Dal WWF Abruzzo riceviamo e pubblichiamo:
L’emergenza terremoto e maltempo ha messo in evidenza non solo la fragilità del nostro patrimonio edilizio e del territorio abruzzese, ma soprattutto la mancata, e quando presente errata, pianificazione territoriale di una regione le cui procedure urbanistiche si basano su una legge del 1983 e il cui piano regionale paesistico risale al 2004 (e interessa limitate porzioni del territorio).
La dura lezione della natura purtroppo sembra essere rimasta, ancora una volta, inascoltata. Lo dimostra la “geniale” trovata del Consiglio Regionale Abruzzese che, con la L.R. 14 febbraio 2017, n. 12 -Disposizioni straordinarie per le edificazioni delle zone agricole ricomprese nelle aree del cratere a seguito degli eventi sismici del 24.8.2016 e del 30.10.2016 – intende dettare “disposizioni di carattere straordinario ed urgente a tutela delle aree agricole ricomprese nel territorio del cratere sismico” permettendo di realizzare “annessi rurali di superficie massima di 40 metri quadri, per l’emergenza in termini transitori legati all’evento, su lotti di superficie non inferiore a 1.000 metri quadri” con relativa “viabilità di accesso e parcheggi pertinenziali” seppure “realizzati con materiali compatibili con l’ambiente, applicando tecniche di ingegneria naturalistica”.
Quindi una regione che, da decenni, non riesce ad approvare una moderna legge urbanistica, che ha da anni ferma la rielaborazione del Piano Regionale Paesaggistico e si è vista bocciare per illegittimità costituzionale la L.R. 28 aprile 2014, n. 24 – Legge quadro in materia di valorizzazione delle aree agricole e di contenimento del consumo del suolo – senza minimamente preoccuparsi di riproporla eliminando le criticità evidenziate dalla Corte Costituzionale, decide di risolvere i problemi del sisma permettendo a chiunque di costruire, su lotti minimi di 1.000 mq, anche in forma frazionata (accorpamento che la vigente L.R. 18/83 permette solo agli imprenditori agricoli a titolo professionale) “annessi” derogando “i parametri dell’articolo 71 della legge regionale 12 aprile 1983, n. 18 (Norme per la conservazione, tutela, trasformazione del territorio della Regione Abruzzo) a causa dello stato di emergenza, come definito dalle disposizioni statali in materia”.

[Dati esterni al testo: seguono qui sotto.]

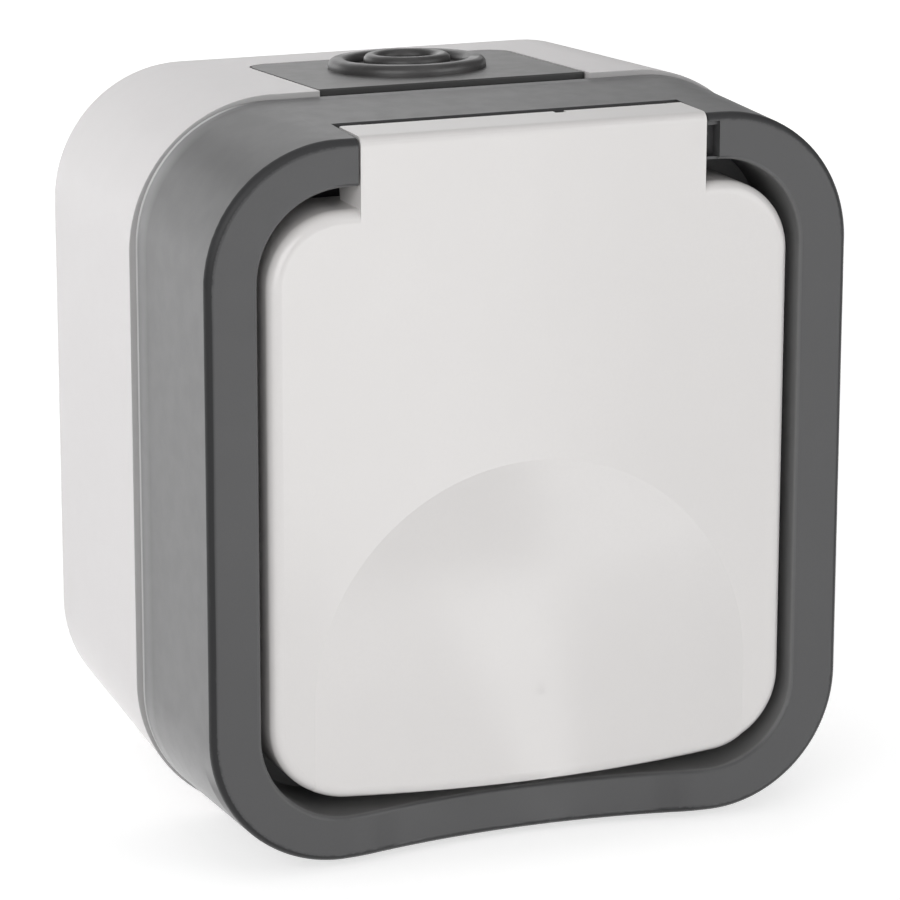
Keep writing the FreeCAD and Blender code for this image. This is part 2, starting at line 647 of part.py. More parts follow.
def add_scoop(body):
    """The finger scoop: a wide shallow hollow across the bottom bar that runs out smoothly into the front face.
    The rounding of the frame's outer front edge follows it."""
    half, depth, ends = S.scoop_half_width, S.scoop_depth, S.scoop_end_round
    both = (half * half + depth * depth) / (depth * 2)
    middle = both - ends
    turn_x = middle * half / both
    turn_y = middle * (both - depth) / both - (front - depth + middle)
    hollow = new_sketch(body, "Scoop", "XY_Plane", -(frame_top + 2))
    polygon(hollow, [(-half, -front), (-turn_x, turn_y), (turn_x, turn_y), (half, -front),
                     (half, -(front + 3)), (-half, -(front + 3))],
            {0: (ends, -1), 1: (middle, 1), 2: (ends, -1)})
    cut_away = pocket(body, "ScoopCut", hollow, frame_top + 2 - S.opening_height / 2 + S.opening_corner / 2,
                      Reversed=True)
    fillet(body, "FrontEdge", cut_away, S.frame_edge_round, lambda p: on_front(p) and near(
        off_outline(p, S.frame_width, S.frame_height, S.frame_corner), ZERO, 0.1))


def on_front(point):
    """True on the front face and on the scoop in it."""
    return point.y < -(front - S.scoop_depth).number + 0.05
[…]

Ma tali costruzioni, passato lo stato di emergenza, verranno demolite? O, come dice la norma, dovendo “rispettare i caratteri e i materiali propri dell’edificazione rurale tipica dei luoghi” (tra l’altro “come disciplinato da apposito atto amministrativo da parte dei comuni interessati”, il che significa che ogni Comune potrà fare un po’ come gli pare!), avranno carattere di stabilità? E che ne è delle disposizioni dei Piani Comunali? E dei Piani Territoriali di Coordinamento Provinciale? E dei Piani dei Parchi, dei piani di assetto naturalistico delle Riserve? E le esigenze di protezione dei territori, dettate da PAI, PSDA, dai vincoli idrogeologici? Che fine ha fatto la pianificazione di area vasta, la tutela del paesaggio e del territorio? Quale utilità riveste la possibilità, per tutti, e non solo per gli imprenditori agricoli a titolo professionale, di realizzare manufatti in zone già colpite dal terremoto, dove, semmai, l’urgenza è quella di ricostruire gli immobili danneggiati e dotare gli agricoltori e gli allevatori di strutture provvisorie (che devono avere, di certo, dimensioni superiori a 40 mq) per poter portare avanti le loro attività economiche?
Si tratta, forse, di un tentativo di bypassare l’obbligo, da parte delle istituzioni, di fornire strutture provvisorie, sia abitative che produttive, a chi ne ha necessità?
Di certo, fra le tante leggi che ci saremmo aspettati di vedere approvate, questa sembra la più inutile e dannosa, in un territorio, che da anni, aspetta, anche dalla Regione, risposte molto, ma molto, più incisive.